• [PROVIDED MATERIAL]
—————

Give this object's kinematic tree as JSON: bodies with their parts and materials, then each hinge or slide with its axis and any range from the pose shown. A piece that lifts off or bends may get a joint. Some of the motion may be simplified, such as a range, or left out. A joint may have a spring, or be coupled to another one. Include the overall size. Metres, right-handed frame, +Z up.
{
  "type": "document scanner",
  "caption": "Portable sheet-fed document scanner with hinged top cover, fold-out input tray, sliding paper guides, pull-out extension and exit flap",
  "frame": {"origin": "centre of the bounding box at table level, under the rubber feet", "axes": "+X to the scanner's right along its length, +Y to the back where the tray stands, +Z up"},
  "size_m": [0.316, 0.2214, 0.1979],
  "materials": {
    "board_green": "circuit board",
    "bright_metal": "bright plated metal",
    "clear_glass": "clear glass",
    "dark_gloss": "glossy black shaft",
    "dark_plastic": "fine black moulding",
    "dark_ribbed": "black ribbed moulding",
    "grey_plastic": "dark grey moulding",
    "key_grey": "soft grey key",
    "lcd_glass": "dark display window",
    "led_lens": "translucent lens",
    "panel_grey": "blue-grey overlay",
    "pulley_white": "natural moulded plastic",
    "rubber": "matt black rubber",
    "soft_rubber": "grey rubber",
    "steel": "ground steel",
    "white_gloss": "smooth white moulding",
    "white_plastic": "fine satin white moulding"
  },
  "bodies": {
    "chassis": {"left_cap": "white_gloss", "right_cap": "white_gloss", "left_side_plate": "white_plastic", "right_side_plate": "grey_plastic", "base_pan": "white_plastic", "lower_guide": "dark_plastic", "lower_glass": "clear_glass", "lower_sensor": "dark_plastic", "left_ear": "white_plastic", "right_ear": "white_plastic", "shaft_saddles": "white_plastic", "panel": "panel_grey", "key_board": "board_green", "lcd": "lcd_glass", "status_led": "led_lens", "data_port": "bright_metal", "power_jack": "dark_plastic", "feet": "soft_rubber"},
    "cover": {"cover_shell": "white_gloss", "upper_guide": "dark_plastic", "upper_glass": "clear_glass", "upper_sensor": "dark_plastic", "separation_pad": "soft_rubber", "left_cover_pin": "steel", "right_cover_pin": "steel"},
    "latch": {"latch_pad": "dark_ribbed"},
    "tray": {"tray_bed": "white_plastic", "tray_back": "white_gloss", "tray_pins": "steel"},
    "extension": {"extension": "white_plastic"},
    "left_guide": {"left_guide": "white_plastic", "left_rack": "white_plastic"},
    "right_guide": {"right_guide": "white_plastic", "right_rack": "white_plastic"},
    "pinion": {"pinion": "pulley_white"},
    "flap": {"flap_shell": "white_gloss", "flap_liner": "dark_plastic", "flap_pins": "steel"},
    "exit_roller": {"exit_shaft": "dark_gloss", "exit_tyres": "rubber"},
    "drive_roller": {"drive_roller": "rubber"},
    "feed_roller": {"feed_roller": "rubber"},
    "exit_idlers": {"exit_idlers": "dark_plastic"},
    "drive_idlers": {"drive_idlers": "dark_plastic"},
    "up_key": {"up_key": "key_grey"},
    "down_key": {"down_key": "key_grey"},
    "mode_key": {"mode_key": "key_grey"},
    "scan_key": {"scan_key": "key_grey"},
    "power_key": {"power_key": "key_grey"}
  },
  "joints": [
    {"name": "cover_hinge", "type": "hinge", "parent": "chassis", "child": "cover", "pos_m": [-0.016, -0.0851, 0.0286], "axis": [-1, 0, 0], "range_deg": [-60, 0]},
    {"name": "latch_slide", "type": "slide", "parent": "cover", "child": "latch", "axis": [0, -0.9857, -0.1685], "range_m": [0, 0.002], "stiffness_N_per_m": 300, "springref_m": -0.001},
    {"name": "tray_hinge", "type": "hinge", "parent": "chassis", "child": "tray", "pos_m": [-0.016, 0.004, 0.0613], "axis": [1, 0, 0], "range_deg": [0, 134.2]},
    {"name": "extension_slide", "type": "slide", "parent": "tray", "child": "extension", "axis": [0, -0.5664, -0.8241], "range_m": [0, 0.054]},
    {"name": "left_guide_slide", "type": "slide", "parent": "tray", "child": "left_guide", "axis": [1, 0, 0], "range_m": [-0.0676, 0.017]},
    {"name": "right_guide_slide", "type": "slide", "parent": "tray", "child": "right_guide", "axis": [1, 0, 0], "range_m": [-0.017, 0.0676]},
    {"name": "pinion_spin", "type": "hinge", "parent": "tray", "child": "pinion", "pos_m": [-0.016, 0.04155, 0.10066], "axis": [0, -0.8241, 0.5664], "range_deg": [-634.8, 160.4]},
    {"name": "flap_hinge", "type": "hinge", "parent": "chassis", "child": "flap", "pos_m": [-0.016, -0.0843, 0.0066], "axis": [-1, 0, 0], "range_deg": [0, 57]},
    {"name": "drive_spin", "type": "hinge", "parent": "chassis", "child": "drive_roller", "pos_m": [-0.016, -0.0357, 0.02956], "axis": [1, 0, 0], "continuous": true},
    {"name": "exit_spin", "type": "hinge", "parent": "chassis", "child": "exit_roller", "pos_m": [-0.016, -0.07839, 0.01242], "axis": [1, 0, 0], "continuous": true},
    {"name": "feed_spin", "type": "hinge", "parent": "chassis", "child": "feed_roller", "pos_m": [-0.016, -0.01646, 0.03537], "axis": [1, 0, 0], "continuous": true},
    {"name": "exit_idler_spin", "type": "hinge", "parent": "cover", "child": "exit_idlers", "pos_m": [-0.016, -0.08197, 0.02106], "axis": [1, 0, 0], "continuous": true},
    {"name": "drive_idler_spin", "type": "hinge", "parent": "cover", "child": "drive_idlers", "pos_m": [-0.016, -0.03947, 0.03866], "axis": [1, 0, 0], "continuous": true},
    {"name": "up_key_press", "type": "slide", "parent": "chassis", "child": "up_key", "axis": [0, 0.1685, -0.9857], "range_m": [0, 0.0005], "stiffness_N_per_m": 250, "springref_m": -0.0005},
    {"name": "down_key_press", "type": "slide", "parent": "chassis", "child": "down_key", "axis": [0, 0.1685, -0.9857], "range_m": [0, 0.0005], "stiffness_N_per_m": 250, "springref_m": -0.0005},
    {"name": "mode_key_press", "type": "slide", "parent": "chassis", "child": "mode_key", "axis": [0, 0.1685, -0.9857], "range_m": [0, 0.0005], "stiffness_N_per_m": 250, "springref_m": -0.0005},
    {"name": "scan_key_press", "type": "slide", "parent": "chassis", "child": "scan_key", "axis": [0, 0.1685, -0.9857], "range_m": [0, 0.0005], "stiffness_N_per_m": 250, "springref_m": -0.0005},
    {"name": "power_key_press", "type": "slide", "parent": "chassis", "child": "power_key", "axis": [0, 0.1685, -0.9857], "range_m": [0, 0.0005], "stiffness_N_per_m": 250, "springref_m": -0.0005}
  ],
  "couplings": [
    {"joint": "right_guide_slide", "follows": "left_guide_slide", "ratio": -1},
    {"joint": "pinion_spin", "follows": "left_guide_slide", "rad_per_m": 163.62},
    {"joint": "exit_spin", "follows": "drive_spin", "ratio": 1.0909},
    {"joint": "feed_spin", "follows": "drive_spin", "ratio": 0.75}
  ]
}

—————

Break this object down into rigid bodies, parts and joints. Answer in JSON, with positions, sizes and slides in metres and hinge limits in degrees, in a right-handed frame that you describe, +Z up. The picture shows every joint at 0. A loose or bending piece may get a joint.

—————

• [YOUR GOAL]
Across the data above, how many lines include the word "that"? Give only the count.

• [RESULT FOR THIS EXERCISE]
2